A billion+  prospects. Wow!

http://www.latimes.com/business/la-fi-china-ikea25-2009aug25,0,3900096,full.story

IKEA in China. More  a  theme park then a show room.

They try, they buy.

Today it’s the A/C and ambience.

Tomorrow, it will be CHIKEA everywhere (not only the font, but spelling change as well!).

One thing China does well is to mass-produce these household items on the scale hard to compete with.

But IKEA will keep reinventing itself, tossing in a satin pillow here and a straw basket there to create the right look and feel for the place. After all the construction “bad” loans comes interior decoration.

China, a hyper power of consumerism. The force of the unleashing wallet.

By 2020, we can expect a new generation of male child, mostly over fed and under exercised (due to the proliferation of automobiles and computer gaming) all want to start their own Alibaba or Baidu.

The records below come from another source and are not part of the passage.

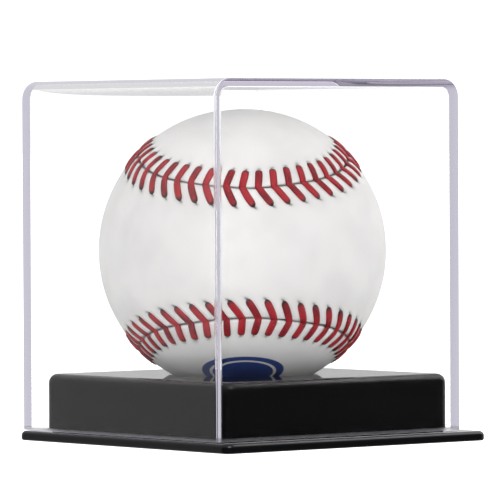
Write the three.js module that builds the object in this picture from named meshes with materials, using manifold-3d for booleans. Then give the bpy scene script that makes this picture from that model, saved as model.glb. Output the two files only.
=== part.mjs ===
// Baseball display case: a glossy black plate with a hollow riser bonded to it, a ball seated in the
// riser's round hole, and a clear five-sided cover that drops over both and rests on the plate.
// Millimetres, +Z up. The origin is the centre of the plate's underside.

import * as THREE from "three";
import { mergeVertices } from "three/addons/utils/BufferGeometryUtils.js";
import Module from "manifold-3d";

// ---- Driving dimensions -------------------------------------------------------------------------

// The ball. The case is sized round it.
const BALL_DIAMETER = 73.7;
const LEATHER_THICKNESS = 1.2;
const FINISH_WINDING_THICKNESS = 0.4;
const THIRD_WINDING_THICKNESS = 1.7;
const SECOND_WINDING_THICKNESS = 1.55;
const RUBBER_JACKET_THICKNESS = 3.2;
const RUBBER_CUP_THICKNESS = 2.8;
const RUBBER_WASHER_THICKNESS = 1.2;
const CORK_RADIUS = 10.3;
const LAYER_GAP = 0.25; // between one layer of the ball and the next
const YARN_OPENING_RADIUS = 1; // the small way in that each wound layer keeps

// The seam: how near it comes to the middle of a panel's waist, how far it swings to each side, and
// the gap between the two panels' edges.
const SEAM_WAIST_ANGLE = 0.467;
const SEAM_SWING = 0.378;
const SEAM_GAP = 0.5;
const STITCH_COUNT = 108;
const STITCH_REACH = 5.3; // from the seam line to a stitch's hole
const STITCH_LEAN = 1.4; // how far the root leads the holes along the seam
const STITCH_ROOT_HALF_WIDTH = 0.7;
const THREAD_HEIGHT = 0.5;
const THREAD_GAP = 0.15; // under the thread, to the leather
const WAIST_FACING_DEG = 233.1; // the way the front panel's waist looks, counted from +X

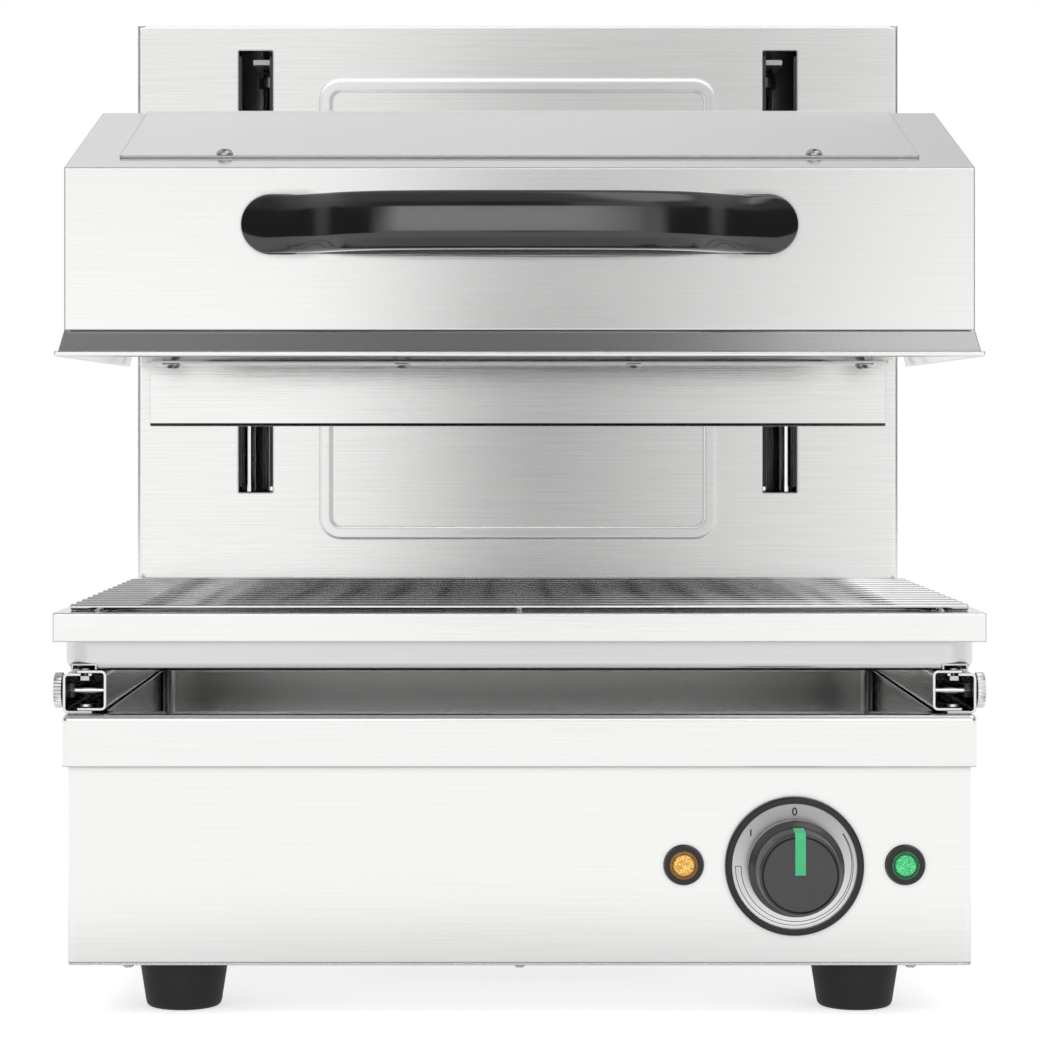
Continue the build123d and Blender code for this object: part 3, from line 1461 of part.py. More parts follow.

IKEA would then have to move up the value chain to accommodate Hummer drivers and Lenovo users (or suffer the fate of Sears, whose catalogue was first, just as IKEA’s now the most printed).

It made so much sense to see the Chinese bid for Unoco 76 gas and once failed, they hit the Safari trail in search for oil.

Young overseas Chinese workers will come home with a wealth of knowledge, having been exposed to the latest and greatest from abroad. While at home, their counterparts are still seen napping at the IKEA’s A/C theme parks.

Either the world is coming to China, or China will go out to the world. The Olympic is just a start. Central Casting is on a

look out for a new bad guy to play the role of   X as  “made in X” .

Back in the late 70’s, we used to laugh at “made in Japan” automobiles (remember the Datsun?)

I vote for the Made-in-China solar panels though.

They are quick to smell money-making opportunities. Either that or they will have to ship their workers overseas, as they did with trucks and cars during the pre-Olympic months to “clear out” the smog in Beijing.

Necessity is the Mother of Invention. Solar panel, at this time, is a good IKEA.